UPDATE 3: Rumtscho: Can't find any scientific evidence so far to prove this theory regarding chickens, but, for interest's sake, and to prove how much of a difference it can make, farmed salmon in Britain no longer has a balanced omega 3/6/9 ratio, as it should do, and still does in the wild. It's because the feed had to be changed, and the consequence of that has been a much higher level of omega 6 in particular. I'm still looking for something on chicken.
UPDATE 4: Now I've had time to look properly, it's not at all difficult to find scientific evidence, there's plenty of it. There's a study carried out by The American Society for Nutritional Science in 2000 comparing the fat deposition (and other metabolic processes) between chickens fed the same diet, but one lot with saturated fat included in the form of tallow, and the other lot with polyunsaturated fats. The fat deposition in the birds fed tallow was greater, and the composition of the fat contained more saturates compared to the polyunsaturated group.
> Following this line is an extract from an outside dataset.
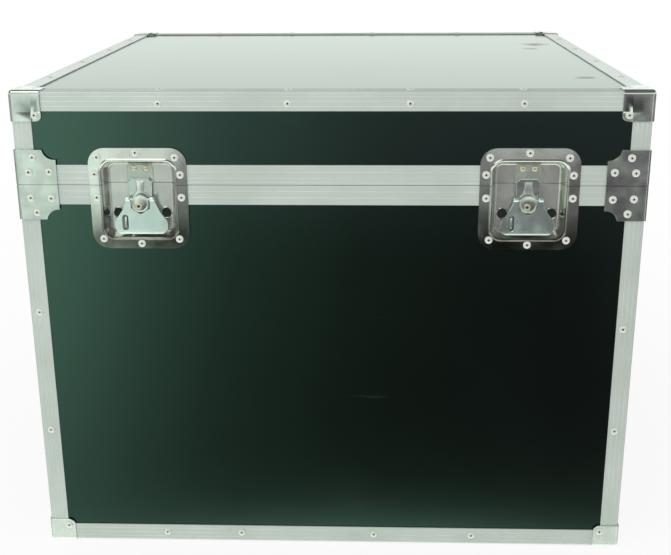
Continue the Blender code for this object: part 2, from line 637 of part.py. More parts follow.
def latch(which, side):
    centre = (LATCH_SHIFT + side * LATCH_SPACING / 2, -CASE_DEPTH / 2, SEAM_HEIGHT)
    hub = (centre[0], centre[1], HUB_HEIGHT)
    tag = which + "_latch"

    lower = latch_dish(tag + "_lower_dish", centre)
    cut(lower, half_space(tag + "_above_seam", -SEAM_GAP, CASE_HEIGHT, centre))
    lug_front = HANDLE_PLATE_FRONT + HANDLE_PLATE + LUG_BACK_GAP
    lug_middle = -HUB_DROP - HANDLE_SLOT_DROP
    fuse(lower, box(tag + "_lug", (-HANDLE_SLOT_OFFSET - LUG_THICKNESS / 2, lug_front, lug_middle - LUG_LENGTH / 2),
                    (-HANDLE_SLOT_OFFSET + LUG_THICKNESS / 2, LATCH_RECESS + STEEL / 2, lug_middle + LUG_LENGTH / 2),
                    centre))
    cut(lower, rod(tag + "_bore", (0, LATCH_RECESS - STEEL, -HUB_DROP), (0, TUB_BACK + BEYOND, -HUB_DROP),
                   SHAFT_RADIUS + CLEARANCE, BARREL_SIDES, location=centre))
    for number, across in enumerate((-LATCH_DRAIN_OFFSET, LATCH_DRAIN_OFFSET)):
        cut(lower, rod(f"{tag}_drain_{number}", (across, LATCH_RECESS - STEEL, -LATCH_DRAIN_DROP),
                       (across, TUB_BACK + BEYOND, -LATCH_DRAIN_DROP), LATCH_DRAIN_RADIUS, PIN_SIDES, location=centre))
    fuse(lower, *[rivet(f"{tag}_lower_rivet_{number}", (across, 0, up), (0, -1, 0), location=centre)
                  for number, (across, up) in enumerate(LATCH_LOWER_RIVETS)])
    finished(lower, CHROME)

    upper = latch_dish(tag + "_upper_dish", centre)
    cut(upper, half_space(tag + "_below_seam", -CASE_HEIGHT, SEAM_GAP, centre))
    fuse(upper, *[rivet(f"{tag}_upper_rivet_{number}", (across, 0, up), (0, -1, 0), location=centre)
                  for number, (across, up) in enumerate(LATCH_UPPER_RIVETS)])
    finished(upper, CHROME)

    keeper_back = LATCH_RECESS - CLEARANCE
    keeper = box(tag + "_keeper", (-KEEPER_WIDTH / 2, keeper_back - KEEPER_PLATE, KEEPER_SHELF_BOTTOM),
                 (KEEPER_WIDTH / 2, keeper_back, KEEPER_TOP), centre)
    fuse(keeper, box(tag + "_shelf", (-KEEPER_WIDTH / 2, KEEPER_SHELF_FRONT, KEEPER_SHELF_BOTTOM),
                     (KEEPER_WIDTH / 2, keeper_back - KEEPER_PLATE / 2, KEEPER_SHELF_TOP), centre))
    fuse(keeper, *[rivet(f"{tag}_keeper_rivet_{number}", (across, keeper_back - KEEPER_PLATE, up), (0, -1, 0),
                         KEEPER_RIVET_RADIUS, centre)
                   for number, (across, up) in enumerate(KEEPER_RIVETS)])
    finished(keeper, BRASSY)

    hook_low = -HUB_DROP - HOOK_TAIL
    hook = box(tag + "_hook_plate", (-HOOK_WIDTH / 2, HOOK_FRONT, hook_low),
               (HOOK_WIDTH / 2, HOOK_FRONT + HOOK_PLATE, HOOK_TOP), centre)
    fuse(hook, box(tag + "_claw", (-HOOK_WIDTH / 2, HOOK_FRONT + HOOK_PLATE / 2, KEEPER_SHELF_TOP + CLEARANCE),
                   (HOOK_WIDTH / 2, HOOK_CLAW_DEPTH, HOOK_TOP), centre))
    slot_half = SHAFT_RADIUS + CLEARANCE
    slot_low = -HUB_DROP - slot_half - HOOK_TRAVEL * math.cos(HOOK_LEAN)
    cut(hook, sheet(tag + "_hook_slot", rounded((-slot_half, slot_low), (slot_half, -HUB_DROP + slot_half),
                                                slot_half * SLOT_FULLNESS, SLOT_STEPS),
                    HOOK_FRONT - BEYOND, HOOK_FRONT + BEYOND, location=centre))
    finished(hook, CHROME)

    boss = rod(tag + "_hub", (0, HUB_FRONT, 0), (0, HUB_BACK, 0), HUB_RADIUS, BARREL_SIDES, location=hub)
    shaft = rod(tag + "_shaft", (0, HUB_BACK - STEEL, 0), (0, TUB_BACK - CLEARANCE, 0), SHAFT_RADIUS,
                BORE_SIDES, location=hub)
    fold_pin = rod(tag + "_fold_pin", (-FOLD_PIN_REACH, FOLD_AXIS_DEPTH, FOLD_AXIS_RISE),
                   (FOLD_PIN_REACH, FOLD_AXIS_DEPTH, FOLD_AXIS_RISE), FOLD_PIN_RADIUS, PIN_SIDES, location=hub)
    finished(fuse(boss, shaft, fold_pin), CHROME)

    fold = (hub[0], hub[1] + FOLD_AXIS_DEPTH, hub[2] + FOLD_AXIS_RISE)
    plate_front = HANDLE_PLATE_FRONT - FOLD_AXIS_DEPTH
    wings = sheet(tag + "_handle", handle_outline(), plate_front, plate_front + HANDLE_PLATE, location=fold)
    bores = []
    for number, direction in enumerate((-1, 1)):
        fuse(wings, rod(f"{tag}_knuckle_{number}", (direction * KNUCKLE_START, 0, 0),
                        (direction * KNUCKLE_END, 0, 0), KNUCKLE_RADIUS, BORE_SIDES, location=fold))
        bores.append(rod(f"{tag}_knuckle_bore_{number}", (direction * HUB_RADIUS, 0, 0),
                         (direction * (KNUCKLE_END + STEEL), 0, 0), FOLD_PIN_RADIUS + CLEARANCE, PIN_SIDES,
                         location=fold))
    slot_middle = -HANDLE_SLOT_DROP - FOLD_AXIS_RISE
    padlock_slot = rounded((-HANDLE_SLOT_OFFSET - HANDLE_SLOT_WIDTH / 2, slot_middle - HANDLE_SLOT_LENGTH / 2),
                           (-HANDLE_SLOT_OFFSET + HANDLE_SLOT_WIDTH / 2, slot_middle + HANDLE_SLOT_LENGTH / 2),
                           HANDLE_SLOT_WIDTH / 2 * SLOT_FULLNESS, SLOT_STEPS)
    cut(wings, *bores, sheet(tag + "_padlock_slot", padlock_slot, -BEYOND, BEYOND, location=fold))
    finished(wings, CHROME)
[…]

These results reflect previous studies (Sanz et al 1999 and 2000).
Effectively, it's like everything else - you get back what you put in.
Best Answer
If you are cooking the chickens whole, and I think you are from your description, then your cooking liquid has not had sufficient contact with the bones to extract the available gelatin. You should absolutely be able to make a stock with the carcass later.
As you say, even with the nice gelatinous cooking liquid you have from your first step, you don't have a whole stock without the aromatics. My advice is to make your stock with the carcass as usual, but add your cooking liquid too for a nice boost.